表1の結果から、実施例1及び2の蛋白質吸着抑制用表面構造体が、蛋白質の吸着抑制効果に優れていることが明らかとのなった。また、実施例1及び2の蛋白質吸着抑制用表面構造体は、親水性に異方性を有するため、マイクロ流路やマイクロチップ用途に適した構造体であることが明らかとなった。
1’ 受容層
2 線状凸部
3 線状微細凹凸形状
3(a)、3(b)、3(c) 部分線状微細凹凸形状
4 基材
5、5’ 凸部の端部
5a、5’a 凸部の一方の端部
5b、5’b 凸部の他方の端部
6 透明基材
7 樹脂層
7’ 壁面
8 カバープレート
9 カバープレートのマイクロ流路に対向する面
10 蛋白質吸着抑制用表面構造体
11 ダイ
12 押圧ローラ
13 剥離ローラ
15 貯留部
20 賦型用ロール金型
30 円柱状母材
31 バイト
40 マイクロ流路
50 マイクロチップ
X,Y,Z 線状凸部の延在方向をYとした場合のXYZ座標軸
Y(a)、Y(b)、Y(c) 線状凸部の延在方向
Claims (5)
- 複数の互いに平行な線状凸部が一方向又は略一方向に延在する線状微細凹凸形状を表面に有し、且つ樹脂組成物の硬化物からなる線状微細凹凸層を備え、
前記線状微細凹凸形状において、隣接する線状凸部間隔pの平均値pAVGが500nm以下であり、
前記樹脂組成物は、当該樹脂組成物を平坦な硬化膜としたときに、当該平坦な硬化膜表面における水の接触角が70度以下であり、
前記線状微細凹凸層の前記線状微細凹凸形状を有する表面において、前記線状凸部の延在方向及びその垂直方向における水の接触角が40度以下であり、
前記線状微細凹凸層の前記線状微細凹凸形状を有する表面において、水を滴下した地点における、前記線状凸部の延在方向の水の接触角と前記線状凸部の延在方向に対する垂直方向の水の接触角との差が5度以上である、蛋白質吸着抑制用表面構造体。 - 前記樹脂組成物は、(メタ)アクリレートを含む電離放射線硬化性樹脂組成物であり、アルキレンオキサイドを含む多官能(メタ)アクリレートの含有量が前記樹脂組成物の全固形分に対して70〜99質量%であり、全(メタ)アクリレートに対する前記アルキレンオキサイドを含む多官能(メタ)アクリレートの含有量が80〜100質量%である、請求項1に記載の蛋白質吸着抑制用表面構造体。

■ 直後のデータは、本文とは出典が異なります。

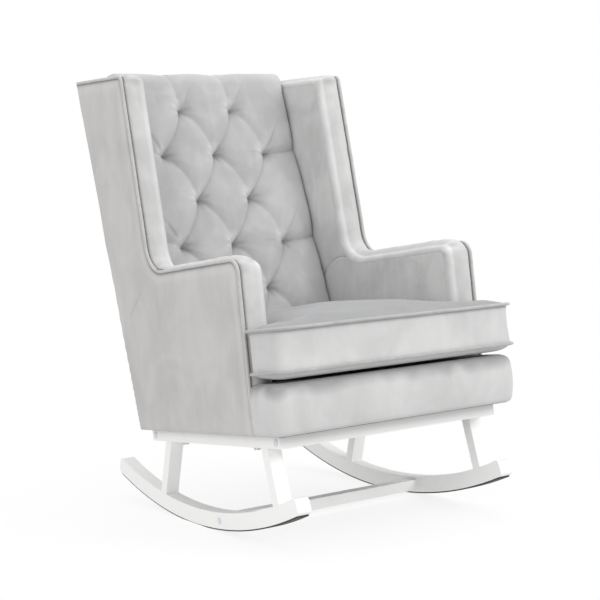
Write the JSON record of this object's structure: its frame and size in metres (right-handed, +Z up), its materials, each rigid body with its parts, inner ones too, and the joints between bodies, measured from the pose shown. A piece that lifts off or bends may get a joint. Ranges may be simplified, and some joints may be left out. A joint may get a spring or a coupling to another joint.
{
  "type": "rocking chair",
  "caption": "Upholstered wing-back rocking chair with tufted back, padded arms, a loose T-shaped seat cushion and a white wooden rocker frame.",
  "frame": {"origin": "on the floor, under the middle of the chair's bounding box", "axes": "+Z up, the chair faces -Y, +X is the sitter's left"},
  "size_m": [0.62, 0.8831, 1.0296],
  "materials": {
    "white_paint": "satin white paint on solid wood",
    "felt": "dense dark felt",
    "beech": "plain beech",
    "zinc_steel": "zinc plated",
    "cap_plastic": "pale matt plastic",
    "black_plastic": "matt",
    "spring_steel": "drawn wire",
    "plywood": "raw plywood",
    "pine": "raw sawn pine",
    "foam": "polyurethane foam",
    "webbing": "woven elastic webbing",
    "cambric": "black non-woven dust cloth",
    "velvet": "brushed light-grey velvet",
    "deck_cloth": "plain grey cloth",
    "piping_velvet": "velvet-covered cord",
    "zip_tape": "woven grey tape",
    "zip_metal": "nickel plated"
  },
  "bodies": {
    "chair": {"left_runner": "white_paint", "right_runner": "white_paint", "left_runner_felt": "felt", "right_runner_felt": "felt", "front_left_leg": "white_paint", "front_right_leg": "white_paint", "rear_left_leg": "white_paint", "rear_right_leg": "white_paint", "left_side_rail": "white_paint", "right_side_rail": "white_paint", "front_cross_rail": "white_paint", "rear_cross_rail": "white_paint", "lower_stretcher": "white_paint", "leg_dowels": "beech", "frame_bolts": "zinc_steel", "barrel_nuts": "zinc_steel", "bolt_caps": "cap_plastic", "body_bolts": "zinc_steel", "body_washers": "zinc_steel", "body_spacers": "black_plastic", "tee_nuts": "zinc_steel", "left_side_frame": "plywood", "right_side_frame": "plywood", "left_seat_rail": "pine", "right_seat_rail": "pine", "front_seat_rail": "pine", "front_rail_blocks": "pine", "rear_seat_rail": "pine", "back_top_rail": "pine", "back_lower_rail": "pine", "left_outer_padding": "foam", "right_outer_padding": "foam", "left_inner_padding": "foam", "right_inner_padding": "foam", "seat_springs": "spring_steel", "spring_clips": "zinc_steel", "seat_pad": "foam", "back_webbing": "webbing", "dust_cover": "cambric", "left_outer_side": "velvet", "right_outer_side": "velvet", "left_band": "velvet", "right_band": "velvet", "left_inner_arm": "velvet", "right_inner_arm": "velvet", "left_inner_wing": "velvet", "right_inner_wing": "velvet", "left_piping": "piping_velvet", "right_piping": "piping_velvet", "base_border": "velvet", "seat_deck": "deck_cloth", "tufted_back_pad": "velvet", "outer_back": "velvet"},
    "seat_cushion": {"cushion_core": "foam", "cushion_cover": "velvet", "cushion_top_piping": "piping_velvet", "cushion_bottom_piping": "piping_velvet", "cushion_zip": "zip_tape", "zip_slider": "zip_metal"}
  },
  "joints": [
    {"name": "cushion_slide", "type": "slide", "parent": "chair", "child": "seat_cushion", "axis": [0, -0.9962, 0.0872], "range_m": [0, 0.6]}
  ]
}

- 親水性液体を流すためのマイクロ流路であって、当該マイクロ流路の表面の少なくとも一部が、請求項1又は2に記載の蛋白質吸着抑制用表面構造体である、マイクロ流路。
- 前記蛋白質吸着抑制用表面構造体が、当該マイクロ流路の流れ方向とのなす角が45度を超える線状凸部を有する部分が、当該マイクロ流路全体の40%以下となるように配置されてなる、請求項3に記載のマイクロ流路。
- 請求項3又は4に記載のマイクロ流路を備えた、マイクロチップ。